● Required work
Repeat only the lines from the line containing "under each window" through the line containing "obj.matrix_parent_inverse = Matrix.Identity(4)", both included, exactly as they stand.

____________________

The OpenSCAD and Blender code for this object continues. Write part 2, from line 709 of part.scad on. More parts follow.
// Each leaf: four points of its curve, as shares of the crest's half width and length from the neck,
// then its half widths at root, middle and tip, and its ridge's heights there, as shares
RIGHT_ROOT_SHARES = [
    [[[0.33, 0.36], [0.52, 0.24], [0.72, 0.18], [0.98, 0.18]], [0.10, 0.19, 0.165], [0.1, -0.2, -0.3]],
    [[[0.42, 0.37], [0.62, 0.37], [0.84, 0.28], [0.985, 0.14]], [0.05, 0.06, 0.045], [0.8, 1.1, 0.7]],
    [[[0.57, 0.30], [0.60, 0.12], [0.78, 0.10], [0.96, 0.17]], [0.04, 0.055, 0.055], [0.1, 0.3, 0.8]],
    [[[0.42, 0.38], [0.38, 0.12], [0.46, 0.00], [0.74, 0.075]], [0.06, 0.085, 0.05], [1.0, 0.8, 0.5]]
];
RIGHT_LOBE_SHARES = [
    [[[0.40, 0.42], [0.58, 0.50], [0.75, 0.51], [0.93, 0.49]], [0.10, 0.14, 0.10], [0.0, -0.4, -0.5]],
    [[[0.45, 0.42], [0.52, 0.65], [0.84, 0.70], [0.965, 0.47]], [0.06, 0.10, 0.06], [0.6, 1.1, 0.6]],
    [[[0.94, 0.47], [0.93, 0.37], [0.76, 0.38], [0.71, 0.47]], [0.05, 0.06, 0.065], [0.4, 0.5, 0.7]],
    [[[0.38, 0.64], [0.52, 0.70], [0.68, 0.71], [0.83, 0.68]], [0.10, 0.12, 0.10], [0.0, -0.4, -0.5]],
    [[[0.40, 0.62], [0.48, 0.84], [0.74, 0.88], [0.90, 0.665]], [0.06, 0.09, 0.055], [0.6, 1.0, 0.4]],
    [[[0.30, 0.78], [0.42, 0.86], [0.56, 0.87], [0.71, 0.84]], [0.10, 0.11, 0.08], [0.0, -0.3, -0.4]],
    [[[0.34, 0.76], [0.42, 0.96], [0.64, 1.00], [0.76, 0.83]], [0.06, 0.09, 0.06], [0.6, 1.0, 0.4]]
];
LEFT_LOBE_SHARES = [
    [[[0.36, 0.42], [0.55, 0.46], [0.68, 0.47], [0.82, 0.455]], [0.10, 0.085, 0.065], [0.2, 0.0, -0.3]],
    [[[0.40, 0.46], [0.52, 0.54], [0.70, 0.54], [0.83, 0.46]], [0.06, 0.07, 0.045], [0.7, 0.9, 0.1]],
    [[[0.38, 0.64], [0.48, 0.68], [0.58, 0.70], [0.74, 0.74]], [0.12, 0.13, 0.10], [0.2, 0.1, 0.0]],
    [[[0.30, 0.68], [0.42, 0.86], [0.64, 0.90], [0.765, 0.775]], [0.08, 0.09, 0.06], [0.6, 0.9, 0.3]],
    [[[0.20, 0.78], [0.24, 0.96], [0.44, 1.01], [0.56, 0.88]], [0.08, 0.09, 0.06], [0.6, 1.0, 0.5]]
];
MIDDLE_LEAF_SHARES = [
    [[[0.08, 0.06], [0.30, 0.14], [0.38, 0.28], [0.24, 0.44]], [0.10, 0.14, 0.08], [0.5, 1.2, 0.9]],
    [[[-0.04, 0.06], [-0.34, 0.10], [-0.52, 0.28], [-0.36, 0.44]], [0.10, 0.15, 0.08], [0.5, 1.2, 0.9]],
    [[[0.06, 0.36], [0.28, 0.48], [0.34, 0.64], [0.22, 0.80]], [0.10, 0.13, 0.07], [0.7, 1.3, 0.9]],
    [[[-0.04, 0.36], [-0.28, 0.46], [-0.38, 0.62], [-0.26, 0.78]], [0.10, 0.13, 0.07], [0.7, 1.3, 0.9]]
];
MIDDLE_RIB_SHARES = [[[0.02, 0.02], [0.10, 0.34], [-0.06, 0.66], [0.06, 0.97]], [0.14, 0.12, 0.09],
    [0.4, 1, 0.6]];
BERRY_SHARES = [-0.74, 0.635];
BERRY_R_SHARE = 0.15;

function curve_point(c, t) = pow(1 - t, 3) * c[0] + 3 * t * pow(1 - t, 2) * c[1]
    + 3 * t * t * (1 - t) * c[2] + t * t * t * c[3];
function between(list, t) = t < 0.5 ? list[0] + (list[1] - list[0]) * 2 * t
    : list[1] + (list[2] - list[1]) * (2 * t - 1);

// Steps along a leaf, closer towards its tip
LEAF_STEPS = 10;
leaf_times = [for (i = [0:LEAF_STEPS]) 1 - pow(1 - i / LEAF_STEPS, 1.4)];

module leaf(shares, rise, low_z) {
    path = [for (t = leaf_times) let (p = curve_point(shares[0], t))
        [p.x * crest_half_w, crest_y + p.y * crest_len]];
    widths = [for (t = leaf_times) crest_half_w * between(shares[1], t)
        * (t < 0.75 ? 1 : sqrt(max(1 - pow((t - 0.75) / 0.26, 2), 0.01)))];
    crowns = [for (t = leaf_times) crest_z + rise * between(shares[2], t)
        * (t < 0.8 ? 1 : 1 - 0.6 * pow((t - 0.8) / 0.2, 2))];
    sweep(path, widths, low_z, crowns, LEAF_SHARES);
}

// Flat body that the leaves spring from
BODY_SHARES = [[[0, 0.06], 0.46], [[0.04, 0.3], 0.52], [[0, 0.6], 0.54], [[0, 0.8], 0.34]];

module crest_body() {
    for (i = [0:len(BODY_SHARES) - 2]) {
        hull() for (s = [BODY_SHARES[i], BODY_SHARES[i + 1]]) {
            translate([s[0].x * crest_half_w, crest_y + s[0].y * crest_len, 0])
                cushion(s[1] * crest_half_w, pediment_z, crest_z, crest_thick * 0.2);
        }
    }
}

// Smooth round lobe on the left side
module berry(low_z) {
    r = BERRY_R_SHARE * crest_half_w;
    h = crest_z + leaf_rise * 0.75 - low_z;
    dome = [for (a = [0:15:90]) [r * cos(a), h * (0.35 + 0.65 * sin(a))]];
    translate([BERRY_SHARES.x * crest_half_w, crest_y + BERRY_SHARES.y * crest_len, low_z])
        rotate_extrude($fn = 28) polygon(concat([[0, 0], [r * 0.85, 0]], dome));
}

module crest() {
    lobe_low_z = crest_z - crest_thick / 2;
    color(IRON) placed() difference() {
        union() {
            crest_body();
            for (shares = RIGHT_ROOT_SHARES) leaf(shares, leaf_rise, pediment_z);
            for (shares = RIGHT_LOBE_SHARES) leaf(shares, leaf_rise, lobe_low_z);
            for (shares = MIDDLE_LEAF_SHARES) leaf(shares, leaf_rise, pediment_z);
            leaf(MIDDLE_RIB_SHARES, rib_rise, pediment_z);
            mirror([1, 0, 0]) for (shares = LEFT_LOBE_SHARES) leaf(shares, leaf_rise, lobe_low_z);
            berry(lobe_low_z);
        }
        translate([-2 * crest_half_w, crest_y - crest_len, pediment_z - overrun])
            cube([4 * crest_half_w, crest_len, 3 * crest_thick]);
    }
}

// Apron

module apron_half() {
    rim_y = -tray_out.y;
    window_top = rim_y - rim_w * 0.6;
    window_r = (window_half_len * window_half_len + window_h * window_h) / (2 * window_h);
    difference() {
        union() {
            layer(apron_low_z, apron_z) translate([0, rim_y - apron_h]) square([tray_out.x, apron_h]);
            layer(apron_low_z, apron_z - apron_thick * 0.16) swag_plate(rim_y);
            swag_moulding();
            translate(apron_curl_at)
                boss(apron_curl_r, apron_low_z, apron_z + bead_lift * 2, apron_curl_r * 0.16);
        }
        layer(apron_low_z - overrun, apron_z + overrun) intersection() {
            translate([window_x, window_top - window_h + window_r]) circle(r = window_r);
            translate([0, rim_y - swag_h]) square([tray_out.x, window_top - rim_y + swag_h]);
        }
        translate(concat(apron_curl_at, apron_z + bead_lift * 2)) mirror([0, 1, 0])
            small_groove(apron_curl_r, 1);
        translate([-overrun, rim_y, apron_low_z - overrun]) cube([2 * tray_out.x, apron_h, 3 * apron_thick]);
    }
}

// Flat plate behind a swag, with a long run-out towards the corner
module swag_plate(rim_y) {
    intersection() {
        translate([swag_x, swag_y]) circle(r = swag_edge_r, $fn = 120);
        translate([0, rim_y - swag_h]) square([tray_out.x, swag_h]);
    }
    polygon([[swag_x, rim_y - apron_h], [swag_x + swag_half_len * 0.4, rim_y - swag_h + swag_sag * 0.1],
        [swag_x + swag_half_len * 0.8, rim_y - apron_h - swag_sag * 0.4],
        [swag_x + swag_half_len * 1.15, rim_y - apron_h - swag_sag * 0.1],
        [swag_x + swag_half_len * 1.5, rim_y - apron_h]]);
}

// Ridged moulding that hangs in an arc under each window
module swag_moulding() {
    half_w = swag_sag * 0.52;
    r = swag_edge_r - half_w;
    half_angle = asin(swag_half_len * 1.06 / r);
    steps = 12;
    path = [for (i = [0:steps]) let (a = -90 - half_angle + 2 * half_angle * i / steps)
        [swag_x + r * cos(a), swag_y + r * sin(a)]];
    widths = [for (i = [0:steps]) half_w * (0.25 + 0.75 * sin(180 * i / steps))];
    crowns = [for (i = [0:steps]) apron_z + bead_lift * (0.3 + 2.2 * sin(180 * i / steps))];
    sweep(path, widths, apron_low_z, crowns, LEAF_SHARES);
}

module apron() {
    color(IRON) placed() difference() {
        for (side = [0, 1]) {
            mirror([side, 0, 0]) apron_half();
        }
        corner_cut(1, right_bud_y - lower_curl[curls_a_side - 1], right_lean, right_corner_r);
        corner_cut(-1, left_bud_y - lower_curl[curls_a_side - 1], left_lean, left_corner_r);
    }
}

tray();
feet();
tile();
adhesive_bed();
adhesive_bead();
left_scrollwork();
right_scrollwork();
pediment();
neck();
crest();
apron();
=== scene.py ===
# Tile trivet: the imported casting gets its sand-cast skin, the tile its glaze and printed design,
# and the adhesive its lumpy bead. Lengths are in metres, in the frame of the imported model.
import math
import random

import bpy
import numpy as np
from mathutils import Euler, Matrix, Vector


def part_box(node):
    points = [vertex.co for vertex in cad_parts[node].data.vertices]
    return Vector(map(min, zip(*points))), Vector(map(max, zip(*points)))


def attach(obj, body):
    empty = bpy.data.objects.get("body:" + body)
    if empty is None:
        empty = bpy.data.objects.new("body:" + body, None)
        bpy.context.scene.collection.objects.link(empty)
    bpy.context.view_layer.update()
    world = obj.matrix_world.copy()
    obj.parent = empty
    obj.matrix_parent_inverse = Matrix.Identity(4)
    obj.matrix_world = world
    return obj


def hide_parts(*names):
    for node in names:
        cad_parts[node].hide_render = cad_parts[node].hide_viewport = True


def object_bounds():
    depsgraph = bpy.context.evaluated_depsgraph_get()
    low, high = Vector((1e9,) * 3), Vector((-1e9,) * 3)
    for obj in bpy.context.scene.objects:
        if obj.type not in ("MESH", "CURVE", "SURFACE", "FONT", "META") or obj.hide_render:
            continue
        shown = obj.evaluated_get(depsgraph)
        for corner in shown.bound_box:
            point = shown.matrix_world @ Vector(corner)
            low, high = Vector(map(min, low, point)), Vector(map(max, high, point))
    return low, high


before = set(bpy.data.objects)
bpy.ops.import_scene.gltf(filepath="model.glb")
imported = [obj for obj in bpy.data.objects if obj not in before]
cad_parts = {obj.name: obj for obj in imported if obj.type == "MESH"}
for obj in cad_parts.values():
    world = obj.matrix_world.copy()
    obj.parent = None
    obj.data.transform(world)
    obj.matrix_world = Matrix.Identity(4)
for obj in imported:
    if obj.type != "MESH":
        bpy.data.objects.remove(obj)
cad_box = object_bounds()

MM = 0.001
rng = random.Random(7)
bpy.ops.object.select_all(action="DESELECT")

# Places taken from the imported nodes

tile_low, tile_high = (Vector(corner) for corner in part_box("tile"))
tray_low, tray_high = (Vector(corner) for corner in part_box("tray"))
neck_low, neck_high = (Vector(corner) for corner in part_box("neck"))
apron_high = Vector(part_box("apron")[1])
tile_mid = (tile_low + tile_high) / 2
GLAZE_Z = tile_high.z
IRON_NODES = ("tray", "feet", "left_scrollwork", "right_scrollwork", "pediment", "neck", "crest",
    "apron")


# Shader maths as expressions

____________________

● Output
// Ridged moulding that hangs in an arc under each window
module swag_moulding() {
    half_w = swag_sag * 0.52;
    r = swag_edge_r - half_w;
    half_angle = asin(swag_half_len * 1.06 / r);
    steps = 12;
    path = [for (i = [0:steps]) let (a = -90 - half_angle + 2 * half_angle * i / steps)
        [swag_x + r * cos(a), swag_y + r * sin(a)]];
    widths = [for (i = [0:steps]) half_w * (0.25 + 0.75 * sin(180 * i / steps))];
    crowns = [for (i = [0:steps]) apron_z + bead_lift * (0.3 + 2.2 * sin(180 * i / steps))];
    sweep(path, widths, apron_low_z, crowns, LEAF_SHARES);
}

module apron() {
    color(IRON) placed() difference() {
        for (side = [0, 1]) {
            mirror([side, 0, 0]) apron_half();
        }
        corner_cut(1, right_bud_y - lower_curl[curls_a_side - 1], right_lean, right_corner_r);
        corner_cut(-1, left_bud_y - lower_curl[curls_a_side - 1], left_lean, left_corner_r);
    }
}

tray();
feet();
tile();
adhesive_bed();
adhesive_bead();
left_scrollwork();
right_scrollwork();
pediment();
neck();
crest();
apron();
=== scene.py ===
# Tile trivet: the imported casting gets its sand-cast skin, the tile its glaze and printed design,
# and the adhesive its lumpy bead. Lengths are in metres, in the frame of the imported model.
import math
import random

import bpy
import numpy as np
from mathutils import Euler, Matrix, Vector


def part_box(node):
    points = [vertex.co for vertex in cad_parts[node].data.vertices]
    return Vector(map(min, zip(*points))), Vector(map(max, zip(*points)))


def attach(obj, body):
    empty = bpy.data.objects.get("body:" + body)
    if empty is None:
        empty = bpy.data.objects.new("body:" + body, None)
        bpy.context.scene.collection.objects.link(empty)
    bpy.context.view_layer.update()
    world = obj.matrix_world.copy()
    obj.parent = empty
    obj.matrix_parent_inverse = Matrix.Identity(4)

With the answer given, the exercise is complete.